Problem statement -
Using the data beneath this instruction, retype only the lines from the one that contains "Keep writing the" down to the one that contains "obj.matrix_parent_inverse = Matrix.Identity(4)", both included, exactly as they appear.

···

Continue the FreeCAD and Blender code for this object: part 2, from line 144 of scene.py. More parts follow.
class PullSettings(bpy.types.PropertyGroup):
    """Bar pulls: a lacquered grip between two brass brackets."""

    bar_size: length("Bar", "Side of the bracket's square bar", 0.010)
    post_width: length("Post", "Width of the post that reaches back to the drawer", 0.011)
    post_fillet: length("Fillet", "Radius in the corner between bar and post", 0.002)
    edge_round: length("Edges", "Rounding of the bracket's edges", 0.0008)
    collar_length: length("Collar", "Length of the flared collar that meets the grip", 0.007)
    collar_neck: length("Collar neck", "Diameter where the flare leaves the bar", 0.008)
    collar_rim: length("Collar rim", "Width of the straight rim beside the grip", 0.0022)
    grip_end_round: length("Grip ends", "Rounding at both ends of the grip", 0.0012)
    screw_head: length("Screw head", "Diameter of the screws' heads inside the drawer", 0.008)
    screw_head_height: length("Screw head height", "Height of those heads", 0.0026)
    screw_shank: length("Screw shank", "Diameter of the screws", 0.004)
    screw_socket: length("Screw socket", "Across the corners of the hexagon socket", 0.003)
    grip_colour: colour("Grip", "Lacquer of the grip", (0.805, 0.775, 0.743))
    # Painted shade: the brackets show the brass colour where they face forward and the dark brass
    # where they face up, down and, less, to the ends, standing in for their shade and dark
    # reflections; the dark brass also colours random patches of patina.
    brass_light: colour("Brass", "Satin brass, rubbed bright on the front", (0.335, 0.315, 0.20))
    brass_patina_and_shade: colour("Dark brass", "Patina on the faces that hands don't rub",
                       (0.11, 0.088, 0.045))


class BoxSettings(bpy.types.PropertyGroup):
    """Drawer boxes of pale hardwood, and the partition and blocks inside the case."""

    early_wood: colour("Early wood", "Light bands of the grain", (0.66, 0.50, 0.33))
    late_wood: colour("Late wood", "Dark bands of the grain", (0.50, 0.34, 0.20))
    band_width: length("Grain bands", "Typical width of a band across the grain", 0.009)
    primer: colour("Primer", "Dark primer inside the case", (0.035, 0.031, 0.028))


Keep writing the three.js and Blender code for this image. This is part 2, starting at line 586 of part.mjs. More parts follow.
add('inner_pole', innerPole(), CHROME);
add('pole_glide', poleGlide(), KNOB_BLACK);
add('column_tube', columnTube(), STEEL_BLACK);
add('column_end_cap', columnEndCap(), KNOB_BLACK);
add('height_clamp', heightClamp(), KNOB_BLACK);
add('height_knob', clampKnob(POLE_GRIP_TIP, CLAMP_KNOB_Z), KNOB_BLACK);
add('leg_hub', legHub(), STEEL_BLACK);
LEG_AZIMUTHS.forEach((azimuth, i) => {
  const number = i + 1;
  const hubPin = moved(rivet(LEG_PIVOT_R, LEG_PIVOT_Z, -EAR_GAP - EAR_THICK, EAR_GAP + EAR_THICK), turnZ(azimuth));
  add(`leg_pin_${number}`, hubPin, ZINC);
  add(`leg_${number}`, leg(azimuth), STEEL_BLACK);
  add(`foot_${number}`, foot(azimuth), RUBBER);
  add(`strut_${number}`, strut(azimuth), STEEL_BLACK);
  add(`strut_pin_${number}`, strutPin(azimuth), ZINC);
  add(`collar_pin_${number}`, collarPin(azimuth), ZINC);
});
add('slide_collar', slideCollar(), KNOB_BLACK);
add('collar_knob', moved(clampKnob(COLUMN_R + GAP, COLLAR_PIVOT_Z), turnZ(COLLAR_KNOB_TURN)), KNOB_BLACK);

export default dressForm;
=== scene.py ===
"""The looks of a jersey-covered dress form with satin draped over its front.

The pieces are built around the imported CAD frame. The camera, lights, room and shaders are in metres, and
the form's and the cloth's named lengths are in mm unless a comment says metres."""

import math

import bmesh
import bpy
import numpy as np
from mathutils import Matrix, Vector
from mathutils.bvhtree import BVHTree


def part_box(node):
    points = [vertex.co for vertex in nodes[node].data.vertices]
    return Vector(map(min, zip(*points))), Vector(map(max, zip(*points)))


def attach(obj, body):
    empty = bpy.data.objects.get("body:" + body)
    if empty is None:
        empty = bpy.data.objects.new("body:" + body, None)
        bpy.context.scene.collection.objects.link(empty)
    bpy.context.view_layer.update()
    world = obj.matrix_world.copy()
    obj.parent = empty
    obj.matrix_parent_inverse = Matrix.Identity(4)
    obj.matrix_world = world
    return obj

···

Full response -
Keep writing the three.js and Blender code for this image. This is part 2, starting at line 586 of part.mjs. More parts follow.
add('inner_pole', innerPole(), CHROME);
add('pole_glide', poleGlide(), KNOB_BLACK);
add('column_tube', columnTube(), STEEL_BLACK);
add('column_end_cap', columnEndCap(), KNOB_BLACK);
add('height_clamp', heightClamp(), KNOB_BLACK);
add('height_knob', clampKnob(POLE_GRIP_TIP, CLAMP_KNOB_Z), KNOB_BLACK);
add('leg_hub', legHub(), STEEL_BLACK);
LEG_AZIMUTHS.forEach((azimuth, i) => {
  const number = i + 1;
  const hubPin = moved(rivet(LEG_PIVOT_R, LEG_PIVOT_Z, -EAR_GAP - EAR_THICK, EAR_GAP + EAR_THICK), turnZ(azimuth));
  add(`leg_pin_${number}`, hubPin, ZINC);
  add(`leg_${number}`, leg(azimuth), STEEL_BLACK);
  add(`foot_${number}`, foot(azimuth), RUBBER);
  add(`strut_${number}`, strut(azimuth), STEEL_BLACK);
  add(`strut_pin_${number}`, strutPin(azimuth), ZINC);
  add(`collar_pin_${number}`, collarPin(azimuth), ZINC);
});
add('slide_collar', slideCollar(), KNOB_BLACK);
add('collar_knob', moved(clampKnob(COLUMN_R + GAP, COLLAR_PIVOT_Z), turnZ(COLLAR_KNOB_TURN)), KNOB_BLACK);

export default dressForm;
=== scene.py ===
"""The looks of a jersey-covered dress form with satin draped over its front.

The pieces are built around the imported CAD frame. The camera, lights, room and shaders are in metres, and
the form's and the cloth's named lengths are in mm unless a comment says metres."""

import math

import bmesh
import bpy
import numpy as np
from mathutils import Matrix, Vector
from mathutils.bvhtree import BVHTree


def part_box(node):
    points = [vertex.co for vertex in nodes[node].data.vertices]
    return Vector(map(min, zip(*points))), Vector(map(max, zip(*points)))


def attach(obj, body):
    empty = bpy.data.objects.get("body:" + body)
    if empty is None:
        empty = bpy.data.objects.new("body:" + body, None)
        bpy.context.scene.collection.objects.link(empty)
    bpy.context.view_layer.update()
    world = obj.matrix_world.copy()
    obj.parent = empty
    obj.matrix_parent_inverse = Matrix.Identity(4)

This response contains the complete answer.